## Brief
Transcribe only part of the material below: the lines from the one containing "the left gusset." through the one containing "# ---- Dimensions", inclusive, exactly as written.

## Provided material
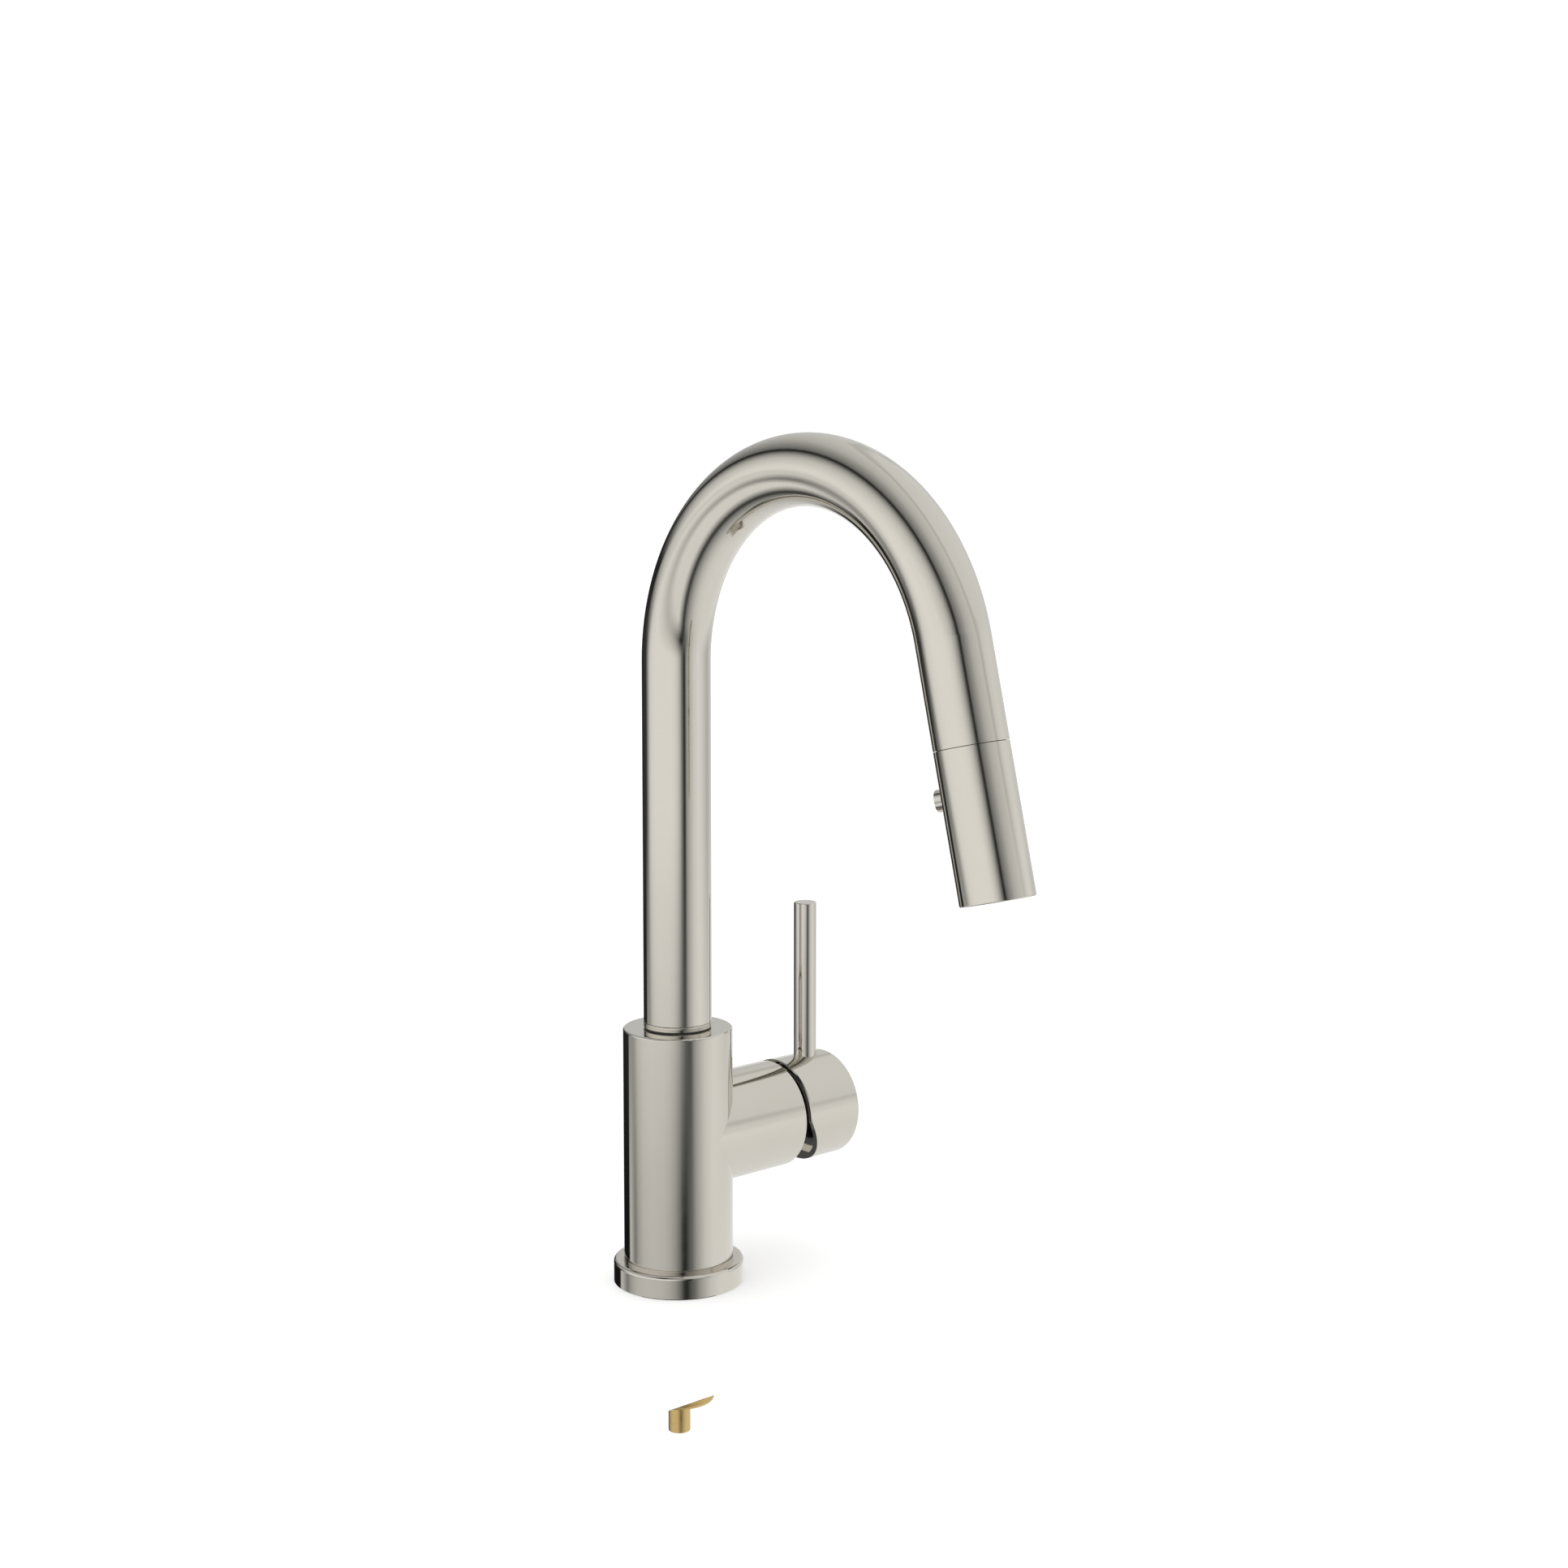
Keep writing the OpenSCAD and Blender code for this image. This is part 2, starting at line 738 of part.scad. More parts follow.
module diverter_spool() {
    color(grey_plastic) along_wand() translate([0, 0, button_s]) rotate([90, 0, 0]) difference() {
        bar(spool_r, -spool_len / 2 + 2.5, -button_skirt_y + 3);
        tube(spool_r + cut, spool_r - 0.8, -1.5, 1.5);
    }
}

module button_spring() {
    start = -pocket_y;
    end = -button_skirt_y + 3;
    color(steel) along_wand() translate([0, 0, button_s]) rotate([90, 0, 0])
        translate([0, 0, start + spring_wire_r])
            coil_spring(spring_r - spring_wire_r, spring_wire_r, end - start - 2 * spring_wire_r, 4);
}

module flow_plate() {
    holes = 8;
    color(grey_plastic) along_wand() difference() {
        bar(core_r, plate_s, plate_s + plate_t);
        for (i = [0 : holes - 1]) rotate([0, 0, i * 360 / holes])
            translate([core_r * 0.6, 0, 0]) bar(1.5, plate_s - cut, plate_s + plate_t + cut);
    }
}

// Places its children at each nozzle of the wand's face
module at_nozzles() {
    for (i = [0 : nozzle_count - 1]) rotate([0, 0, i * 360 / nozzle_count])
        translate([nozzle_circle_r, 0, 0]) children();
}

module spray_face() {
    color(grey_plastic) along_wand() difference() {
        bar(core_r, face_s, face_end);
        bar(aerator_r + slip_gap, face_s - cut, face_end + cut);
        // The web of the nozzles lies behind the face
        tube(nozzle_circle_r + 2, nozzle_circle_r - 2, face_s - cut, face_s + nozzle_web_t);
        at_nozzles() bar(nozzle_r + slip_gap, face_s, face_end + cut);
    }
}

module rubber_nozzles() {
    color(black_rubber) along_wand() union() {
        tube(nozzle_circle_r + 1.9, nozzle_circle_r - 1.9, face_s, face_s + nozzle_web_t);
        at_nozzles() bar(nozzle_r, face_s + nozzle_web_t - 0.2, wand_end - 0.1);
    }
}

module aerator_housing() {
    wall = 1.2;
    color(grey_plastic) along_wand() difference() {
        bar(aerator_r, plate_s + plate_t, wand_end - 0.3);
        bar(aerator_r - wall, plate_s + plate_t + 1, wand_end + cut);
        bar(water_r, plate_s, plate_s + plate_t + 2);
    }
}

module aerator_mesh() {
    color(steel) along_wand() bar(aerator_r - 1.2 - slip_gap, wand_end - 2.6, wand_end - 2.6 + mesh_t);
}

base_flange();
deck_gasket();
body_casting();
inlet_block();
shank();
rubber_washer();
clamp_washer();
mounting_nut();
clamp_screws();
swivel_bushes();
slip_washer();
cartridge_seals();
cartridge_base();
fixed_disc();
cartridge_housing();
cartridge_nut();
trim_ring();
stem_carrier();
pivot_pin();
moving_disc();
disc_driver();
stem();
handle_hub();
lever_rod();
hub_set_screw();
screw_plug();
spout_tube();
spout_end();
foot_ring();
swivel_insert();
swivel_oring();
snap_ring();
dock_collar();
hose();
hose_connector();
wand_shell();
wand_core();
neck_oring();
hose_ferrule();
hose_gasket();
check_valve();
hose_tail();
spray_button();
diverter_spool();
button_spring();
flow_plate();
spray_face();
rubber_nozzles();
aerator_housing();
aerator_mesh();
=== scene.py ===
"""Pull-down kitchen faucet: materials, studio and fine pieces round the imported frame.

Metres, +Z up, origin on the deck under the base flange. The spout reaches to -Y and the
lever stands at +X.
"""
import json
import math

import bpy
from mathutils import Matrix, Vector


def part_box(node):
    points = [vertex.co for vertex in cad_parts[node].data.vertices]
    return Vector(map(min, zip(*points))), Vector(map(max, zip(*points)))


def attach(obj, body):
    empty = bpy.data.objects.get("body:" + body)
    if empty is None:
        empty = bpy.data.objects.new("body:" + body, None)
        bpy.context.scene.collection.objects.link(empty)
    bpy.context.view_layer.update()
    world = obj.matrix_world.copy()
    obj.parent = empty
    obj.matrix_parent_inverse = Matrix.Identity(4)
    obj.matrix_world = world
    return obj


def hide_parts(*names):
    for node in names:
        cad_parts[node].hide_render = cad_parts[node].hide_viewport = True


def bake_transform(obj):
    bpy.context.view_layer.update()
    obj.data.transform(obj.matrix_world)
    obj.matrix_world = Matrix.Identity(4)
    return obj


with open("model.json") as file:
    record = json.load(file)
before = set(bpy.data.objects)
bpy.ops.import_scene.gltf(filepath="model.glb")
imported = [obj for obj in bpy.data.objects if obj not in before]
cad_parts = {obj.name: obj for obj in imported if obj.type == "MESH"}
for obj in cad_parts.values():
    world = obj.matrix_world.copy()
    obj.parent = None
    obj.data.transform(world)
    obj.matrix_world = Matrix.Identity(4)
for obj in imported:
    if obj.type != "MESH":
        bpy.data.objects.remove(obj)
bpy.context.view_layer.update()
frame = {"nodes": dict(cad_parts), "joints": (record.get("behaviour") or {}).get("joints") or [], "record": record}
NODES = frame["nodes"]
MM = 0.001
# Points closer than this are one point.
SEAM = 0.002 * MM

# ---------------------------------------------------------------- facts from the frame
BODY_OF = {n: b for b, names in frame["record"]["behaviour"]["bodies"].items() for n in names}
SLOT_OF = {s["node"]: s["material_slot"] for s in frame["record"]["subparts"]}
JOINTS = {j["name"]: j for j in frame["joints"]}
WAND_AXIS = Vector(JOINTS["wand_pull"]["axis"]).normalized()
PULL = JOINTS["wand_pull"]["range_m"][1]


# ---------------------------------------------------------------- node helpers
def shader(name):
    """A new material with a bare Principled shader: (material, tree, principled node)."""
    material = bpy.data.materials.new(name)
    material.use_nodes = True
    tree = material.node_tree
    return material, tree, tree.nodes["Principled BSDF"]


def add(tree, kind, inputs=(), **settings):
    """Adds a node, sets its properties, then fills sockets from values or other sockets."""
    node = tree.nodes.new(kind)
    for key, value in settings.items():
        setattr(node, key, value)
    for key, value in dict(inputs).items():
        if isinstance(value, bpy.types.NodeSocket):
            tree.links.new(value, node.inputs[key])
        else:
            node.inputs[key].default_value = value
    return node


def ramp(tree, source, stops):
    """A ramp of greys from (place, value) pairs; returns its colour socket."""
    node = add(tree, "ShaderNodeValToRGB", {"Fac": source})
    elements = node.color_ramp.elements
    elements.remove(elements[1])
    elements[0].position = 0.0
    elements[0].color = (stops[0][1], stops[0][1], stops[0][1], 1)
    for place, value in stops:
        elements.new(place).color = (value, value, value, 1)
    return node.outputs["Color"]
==
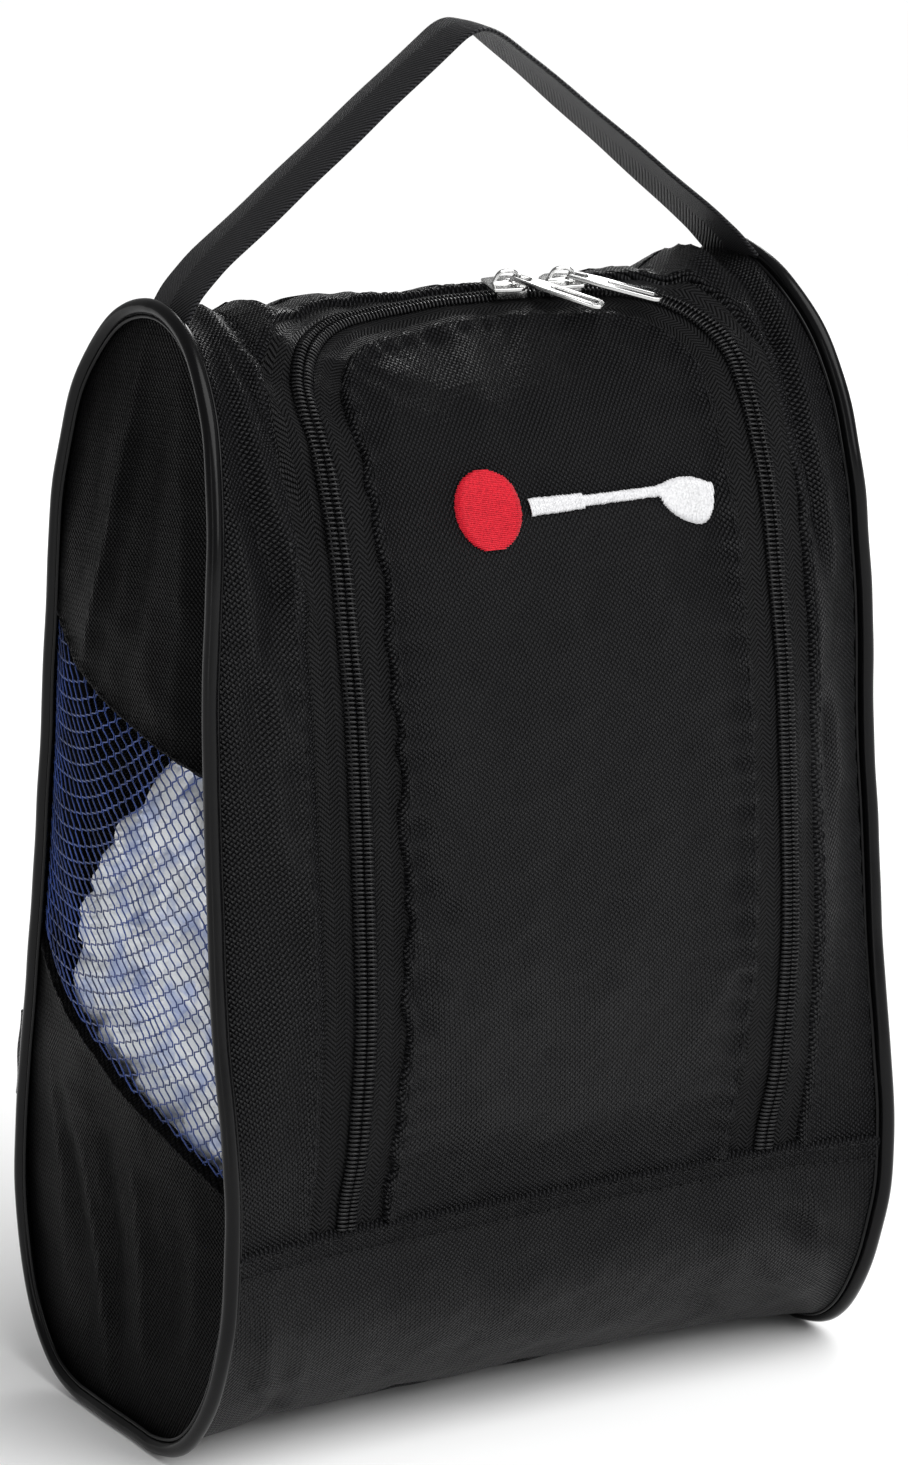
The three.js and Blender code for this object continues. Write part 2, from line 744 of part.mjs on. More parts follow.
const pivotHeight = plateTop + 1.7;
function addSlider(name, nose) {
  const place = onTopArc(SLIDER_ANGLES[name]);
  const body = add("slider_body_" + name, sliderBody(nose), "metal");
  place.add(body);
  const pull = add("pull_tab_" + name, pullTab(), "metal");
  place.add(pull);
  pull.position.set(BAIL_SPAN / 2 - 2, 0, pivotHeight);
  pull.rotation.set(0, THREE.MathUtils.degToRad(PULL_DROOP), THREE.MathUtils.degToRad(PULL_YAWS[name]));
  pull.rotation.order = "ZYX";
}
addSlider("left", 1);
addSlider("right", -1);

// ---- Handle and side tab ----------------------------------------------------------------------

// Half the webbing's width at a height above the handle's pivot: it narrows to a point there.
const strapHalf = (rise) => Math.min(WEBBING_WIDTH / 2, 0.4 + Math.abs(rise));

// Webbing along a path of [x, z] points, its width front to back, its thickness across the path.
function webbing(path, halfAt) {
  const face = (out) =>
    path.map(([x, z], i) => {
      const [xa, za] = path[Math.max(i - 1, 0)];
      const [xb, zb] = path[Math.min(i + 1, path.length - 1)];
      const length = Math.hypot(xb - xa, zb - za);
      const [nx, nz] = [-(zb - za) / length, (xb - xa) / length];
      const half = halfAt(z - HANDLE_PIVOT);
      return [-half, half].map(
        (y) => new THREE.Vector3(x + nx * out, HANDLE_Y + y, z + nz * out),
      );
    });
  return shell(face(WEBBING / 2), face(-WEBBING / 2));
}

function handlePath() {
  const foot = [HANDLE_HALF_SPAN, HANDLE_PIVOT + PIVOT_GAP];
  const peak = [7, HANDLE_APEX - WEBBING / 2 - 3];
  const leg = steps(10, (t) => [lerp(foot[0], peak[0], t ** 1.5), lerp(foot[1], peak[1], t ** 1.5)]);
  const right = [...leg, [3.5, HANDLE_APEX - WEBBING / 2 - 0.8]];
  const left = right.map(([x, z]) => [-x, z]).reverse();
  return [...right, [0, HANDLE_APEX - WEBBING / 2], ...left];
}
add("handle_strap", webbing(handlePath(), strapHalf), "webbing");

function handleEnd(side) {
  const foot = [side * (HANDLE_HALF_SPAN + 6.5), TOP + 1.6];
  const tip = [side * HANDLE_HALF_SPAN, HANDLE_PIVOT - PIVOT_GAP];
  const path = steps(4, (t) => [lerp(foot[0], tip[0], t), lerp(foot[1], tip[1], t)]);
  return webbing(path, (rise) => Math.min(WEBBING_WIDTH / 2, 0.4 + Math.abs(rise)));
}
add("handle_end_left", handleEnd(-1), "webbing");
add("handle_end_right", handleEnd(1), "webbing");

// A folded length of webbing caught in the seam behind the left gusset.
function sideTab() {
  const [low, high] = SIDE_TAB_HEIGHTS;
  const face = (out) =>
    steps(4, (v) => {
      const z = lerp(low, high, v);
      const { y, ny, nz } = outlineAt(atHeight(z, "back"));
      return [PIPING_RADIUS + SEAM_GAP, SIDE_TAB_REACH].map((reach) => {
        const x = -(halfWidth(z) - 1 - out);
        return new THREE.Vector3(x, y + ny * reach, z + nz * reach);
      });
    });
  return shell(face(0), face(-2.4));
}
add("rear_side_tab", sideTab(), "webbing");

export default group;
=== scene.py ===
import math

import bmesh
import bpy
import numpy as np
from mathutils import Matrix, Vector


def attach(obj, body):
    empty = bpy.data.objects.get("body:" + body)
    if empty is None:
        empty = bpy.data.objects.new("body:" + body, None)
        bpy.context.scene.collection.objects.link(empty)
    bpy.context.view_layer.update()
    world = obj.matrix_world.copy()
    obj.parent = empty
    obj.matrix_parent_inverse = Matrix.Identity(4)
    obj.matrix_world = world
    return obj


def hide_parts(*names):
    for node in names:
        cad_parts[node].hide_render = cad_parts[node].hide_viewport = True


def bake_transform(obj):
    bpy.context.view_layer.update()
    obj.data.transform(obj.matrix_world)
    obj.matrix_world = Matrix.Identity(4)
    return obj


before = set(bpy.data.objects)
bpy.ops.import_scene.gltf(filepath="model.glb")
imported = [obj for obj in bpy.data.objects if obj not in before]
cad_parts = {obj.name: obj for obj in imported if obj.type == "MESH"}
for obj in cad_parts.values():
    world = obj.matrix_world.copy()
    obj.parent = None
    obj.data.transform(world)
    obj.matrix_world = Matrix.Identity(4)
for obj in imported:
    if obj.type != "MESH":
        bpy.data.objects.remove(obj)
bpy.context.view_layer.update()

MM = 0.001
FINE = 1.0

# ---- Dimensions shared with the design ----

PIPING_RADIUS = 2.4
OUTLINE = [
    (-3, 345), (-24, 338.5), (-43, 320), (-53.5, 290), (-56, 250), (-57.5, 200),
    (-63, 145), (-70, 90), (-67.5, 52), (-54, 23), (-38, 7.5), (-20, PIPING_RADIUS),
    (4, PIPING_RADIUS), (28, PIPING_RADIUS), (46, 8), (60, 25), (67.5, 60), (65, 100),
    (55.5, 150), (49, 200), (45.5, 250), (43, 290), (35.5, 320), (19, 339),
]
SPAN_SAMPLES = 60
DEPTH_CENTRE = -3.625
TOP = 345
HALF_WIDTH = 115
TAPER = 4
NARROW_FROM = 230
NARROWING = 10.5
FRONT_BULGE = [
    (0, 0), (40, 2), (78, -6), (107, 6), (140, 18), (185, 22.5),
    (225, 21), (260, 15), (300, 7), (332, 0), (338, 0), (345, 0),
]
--
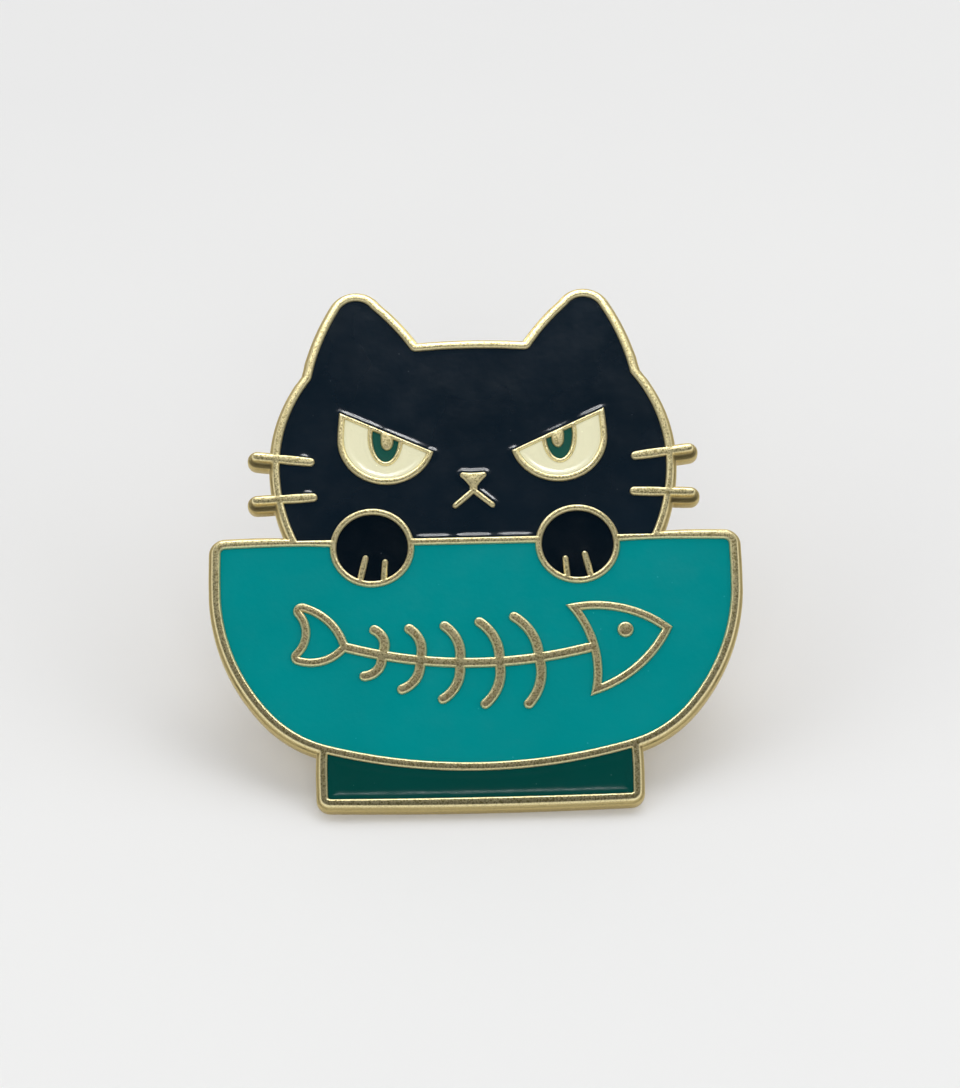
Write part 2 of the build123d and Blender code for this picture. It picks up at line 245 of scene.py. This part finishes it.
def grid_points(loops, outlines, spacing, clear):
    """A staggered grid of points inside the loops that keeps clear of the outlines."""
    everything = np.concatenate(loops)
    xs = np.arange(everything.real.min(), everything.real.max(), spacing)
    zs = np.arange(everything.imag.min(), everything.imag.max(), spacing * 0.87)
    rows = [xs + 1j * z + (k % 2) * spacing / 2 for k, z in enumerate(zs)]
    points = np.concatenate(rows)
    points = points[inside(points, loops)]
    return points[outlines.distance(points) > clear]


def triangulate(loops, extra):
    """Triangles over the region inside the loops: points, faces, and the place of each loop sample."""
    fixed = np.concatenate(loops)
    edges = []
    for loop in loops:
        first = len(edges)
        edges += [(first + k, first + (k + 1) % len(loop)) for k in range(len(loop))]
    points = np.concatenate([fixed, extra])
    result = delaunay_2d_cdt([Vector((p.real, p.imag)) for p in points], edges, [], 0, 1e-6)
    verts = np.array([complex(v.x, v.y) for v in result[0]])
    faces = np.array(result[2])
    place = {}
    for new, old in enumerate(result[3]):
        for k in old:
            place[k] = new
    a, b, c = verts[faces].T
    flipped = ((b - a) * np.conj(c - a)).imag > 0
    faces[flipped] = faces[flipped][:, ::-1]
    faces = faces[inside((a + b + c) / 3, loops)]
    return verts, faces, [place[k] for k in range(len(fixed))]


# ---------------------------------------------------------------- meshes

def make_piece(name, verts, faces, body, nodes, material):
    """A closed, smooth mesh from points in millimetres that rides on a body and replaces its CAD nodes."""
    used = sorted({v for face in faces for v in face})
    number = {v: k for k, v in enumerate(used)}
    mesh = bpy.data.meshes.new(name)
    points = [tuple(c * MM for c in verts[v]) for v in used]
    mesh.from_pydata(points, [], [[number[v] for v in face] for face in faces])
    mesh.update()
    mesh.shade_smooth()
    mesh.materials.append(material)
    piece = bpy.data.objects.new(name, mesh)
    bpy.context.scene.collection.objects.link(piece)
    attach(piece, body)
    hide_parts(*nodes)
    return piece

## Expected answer
// A folded length of webbing caught in the seam behind the left gusset.
function sideTab() {
  const [low, high] = SIDE_TAB_HEIGHTS;
  const face = (out) =>
    steps(4, (v) => {
      const z = lerp(low, high, v);
      const { y, ny, nz } = outlineAt(atHeight(z, "back"));
      return [PIPING_RADIUS + SEAM_GAP, SIDE_TAB_REACH].map((reach) => {
        const x = -(halfWidth(z) - 1 - out);
        return new THREE.Vector3(x, y + ny * reach, z + nz * reach);
      });
    });
  return shell(face(0), face(-2.4));
}
add("rear_side_tab", sideTab(), "webbing");

export default group;
=== scene.py ===
import math

import bmesh
import bpy
import numpy as np
from mathutils import Matrix, Vector


def attach(obj, body):
    empty = bpy.data.objects.get("body:" + body)
    if empty is None:
        empty = bpy.data.objects.new("body:" + body, None)
        bpy.context.scene.collection.objects.link(empty)
    bpy.context.view_layer.update()
    world = obj.matrix_world.copy()
    obj.parent = empty
    obj.matrix_parent_inverse = Matrix.Identity(4)
    obj.matrix_world = world
    return obj


def hide_parts(*names):
    for node in names:
        cad_parts[node].hide_render = cad_parts[node].hide_viewport = True


def bake_transform(obj):
    bpy.context.view_layer.update()
    obj.data.transform(obj.matrix_world)
    obj.matrix_world = Matrix.Identity(4)
    return obj


before = set(bpy.data.objects)
bpy.ops.import_scene.gltf(filepath="model.glb")
imported = [obj for obj in bpy.data.objects if obj not in before]
cad_parts = {obj.name: obj for obj in imported if obj.type == "MESH"}
for obj in cad_parts.values():
    world = obj.matrix_world.copy()
    obj.parent = None
    obj.data.transform(world)
    obj.matrix_world = Matrix.Identity(4)
for obj in imported:
    if obj.type != "MESH":
        bpy.data.objects.remove(obj)
bpy.context.view_layer.update()

MM = 0.001
FINE = 1.0

# ---- Dimensions shared with the design ----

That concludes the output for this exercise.